ACKNOWLEDGEMENTS AND SOFTWARE ACCESSIBILITY

This work was supported by the UK Engineering and Physical Sciences Research Council (EPSRC) grant EP/R007349/1. We thank Mozhgan Kabiri Chimeh and Peter Heywood from the Research Software Engineering (https://rse.shef.ac.uk/) group for providing technical support during the implementation of the flood-pedestrian simulator on FLAMEGPU. We also thank Charge Rougé, Simon Tait and the two anonymous reviewers for their careful reading and their very many insightful comments and suggestions, which greatly helped the authors to improve the quality of this paper.

The flood-pedestrian simulator software is available on DAFNI (www.dafni.ac.uk), where it can be run from a graphical interface, supported by a detailed ‘run guide’ document.
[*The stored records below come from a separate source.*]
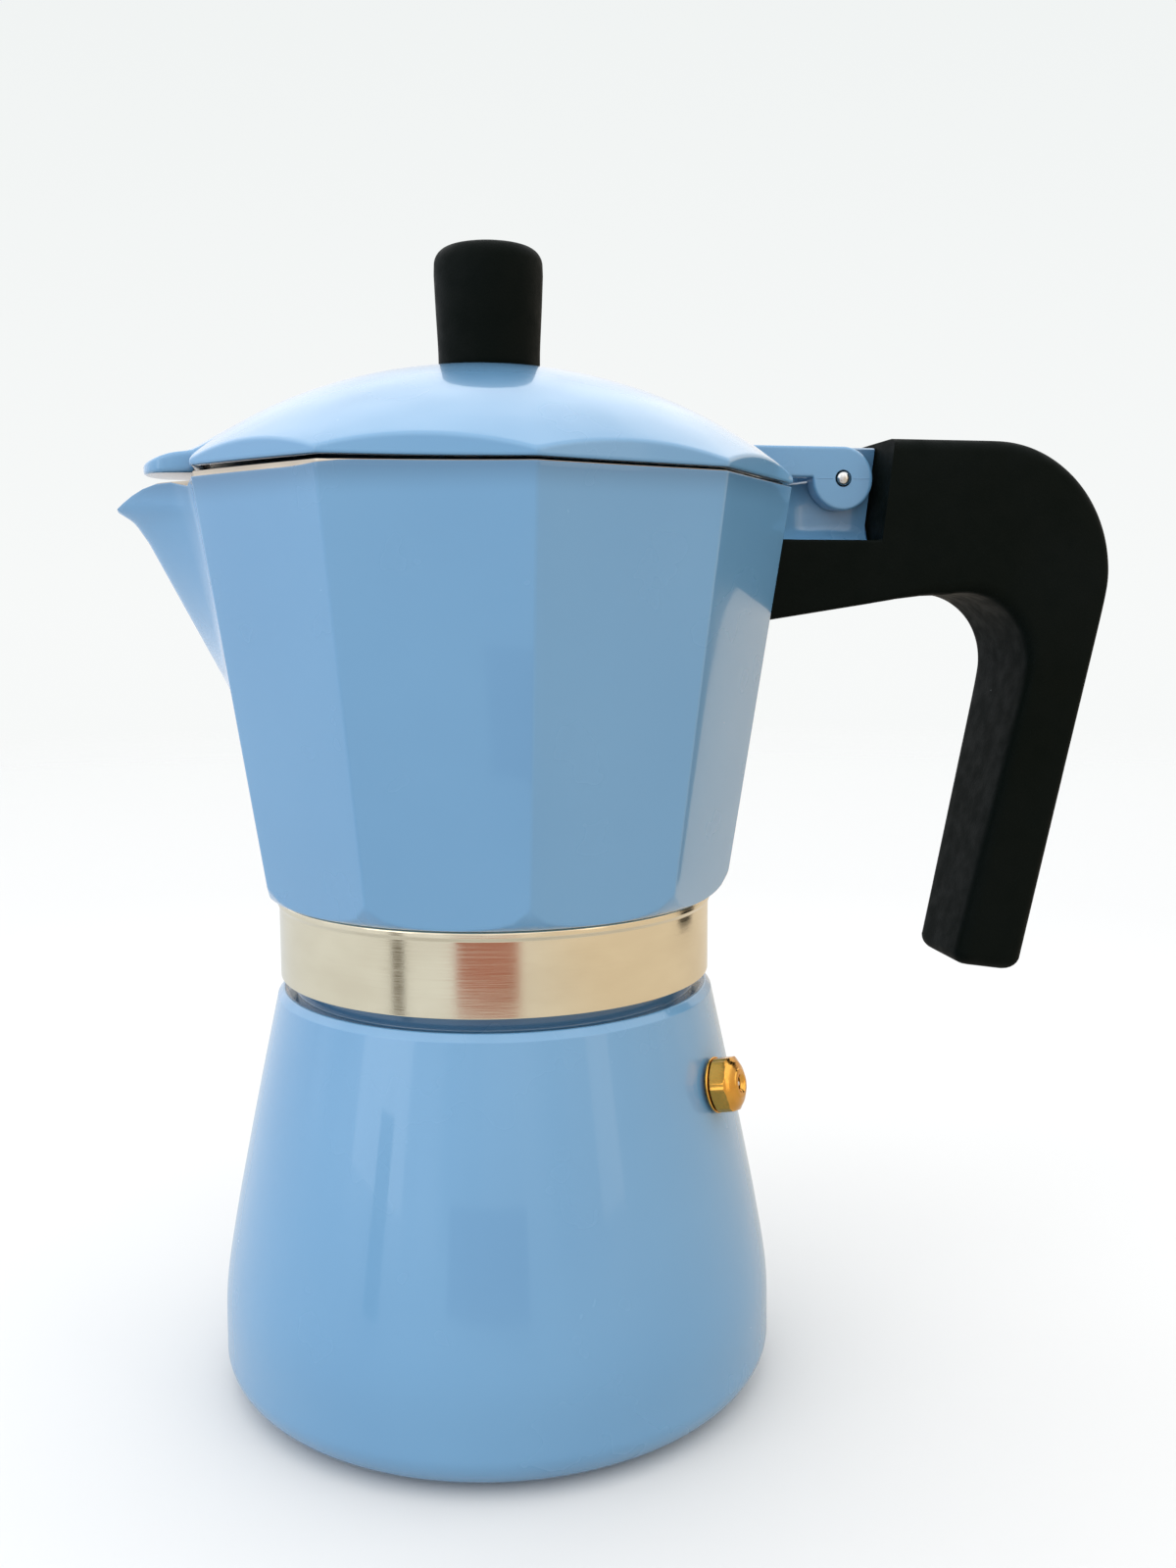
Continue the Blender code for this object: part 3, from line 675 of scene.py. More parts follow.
def makeValve():
    place = valveFrame()
    flats = valve["flats"]
    corner = flats / math.sqrt(3)
    shank = valve["shank"]
    root = [(2.0, -6.2, False), (shank, -6.2, False), (shank, 1.0, False)]
    chamfer = [(corner - 0.9 * (1 - t) ** 2, 1.0 + 0.5 * t, True) for t in np.linspace(0, 1, 7)]
    crown = [(corner - 0.75 * t**2, 3.4 + 0.6 * t, True) for t in np.linspace(0, 1, 7)]
    nose = [tuple(spot) for spot in curveThrough([(4.4, 4.15), (3.75, 4.65), (2.85, 4.98)], 9)]
    brim = [(2.65, 5.05), (2.5, 5.22), (2.25, 5.3), (1.75, 5.3), (1.55, 5.15)]
    bore = [(1.35, 4.95), (1.15, 4.6), (1.1, 3.8), (2.0, 3.8)]
    end = [(r, z, False) for r, z in nose + brim + bore]
    points = moved(nutPoints(root + chamfer + crown + end, flats, valve["hexagonTurn"]), place)
    body = meshOf("valve_hexagon", points, [finishes["brass"]], sharp=24)
    keep(body, "boiler_body", "brass", "valve_body")

    washer = [(3.5, 0.35, 0.1), (4.9, 0.35, 0.15), (4.9, 0.8, 0.18), (3.5, 0.8, 0.1)]
    keep(turned("valve_ring", washer, ["brass"], 72, place), "boiler_body", "brass", "valve_washer")

    wallSide = -boiler["wall"] - 0.9
    nut = [(3.5, -5.9, False), (4.5, -5.9, True)]
    nut += [(5.2 - 0.5 * (1 - t) ** 2, -5.9 + 0.45 * t, True) for t in np.linspace(0, 1, 5)]
    nut += [(5.2 - 0.5 * t**2, wallSide - 0.45 * (1 - t), True) for t in np.linspace(0, 1, 5)]
    nut += [(4.5, wallSide, True), (3.5, wallSide, False)]
    points = moved(nutPoints(nut, 9.0, 0), place)
    keep(meshOf("valve_locknut", points, [finishes["brass"]], sharp=24), "boiler_body", "brass", "valve_nut")

    seat = [(0.9, -6.1, 0.1), (1.7, -6.1, 0.1), (1.7, -4.8, 0.1), (0.9, -4.8, 0.25)]
    keep(turned("valve_seat_ring", seat, ["brass"], 48, place), "boiler_body", "brass", "valve_seat")

    pin = [(0, -4.4, 0), (1.0, -4.4, 0.2), (1.6, -3.8, 0.2), (1.6, -3.1, 0.15), (0.75, -3.1, 0.1)]
    pin += [(0.75, 4.45, 0.25), (0.3, 4.8, 0.15), (0, 4.8, 0)]
    stem = turned("valve_stem", pin, ["steel"], 40, place, closed=False)
    keep(stem, "valve_pin_body", "steel", "valve_pin")

    spring = coil(1.35, 0.22, -2.5, 3.3, 5)
    piece = meshOf("valve_coil", moved(spring, place), [finishes["steel"]], wrapRows=False)
    keep(piece, "boiler_body", "steel", "valve_spring")
    root, out = valvePlace()
    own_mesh(piece)


def coil(radius, wire, low, high, turns, across=12):
    # A round wire along a helix; its end rows shrink to a point.
    t = np.linspace(0, 1, 36 * turns + 1)
    angle = t * turns * tau
    spine = np.stack([radius * np.cos(angle), radius * np.sin(angle), low + t * (high - low)], 1)
    out = np.stack([np.cos(angle), np.sin(angle), 0 * angle], 1)
    rise = (high - low) / (turns * tau * radius)
    up = np.stack([np.sin(angle) * rise, -np.cos(angle) * rise, 1 + 0 * angle], 1) / math.hypot(1, rise)
    around = np.arange(across) * tau / across
    size = np.full(len(t), wire)
    rings = spine[:, None] + size[:, None, None] * (
        out[:, None] * np.cos(around)[None, :, None] + up[:, None] * np.sin(around)[None, :, None]
    )
    first, last = np.repeat(spine[:1, None], across, 1), np.repeat(spine[-1:, None], across, 1)
    return np.concatenate([first, rings, last])


# ---- funnel and seal ----

holes = {"rings": [(4.6, 6), (9.0, 12), (13.4, 18), (17.8, 24), (22.2, 30)], "radius": 0.75}


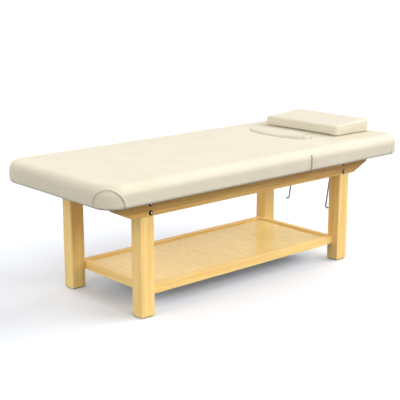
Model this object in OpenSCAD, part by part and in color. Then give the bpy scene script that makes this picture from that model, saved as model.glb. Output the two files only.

To access the server on DAFNI before March 2021, an interested user needs to request a personal account by contacting info@dafni.ac.uk, or more specifically tom.gowland@stfc.ac.uk, regarding the flood-pedestrian simulator. Further updates on ongoing developments related to the flood-pedestrian simulator can be found on www.seamlesswave.com/Flood_Human_ABM.

DATA AVAILABILITY STATEMENT

Data cannot be made publicly available; readers should contact the corresponding author for details.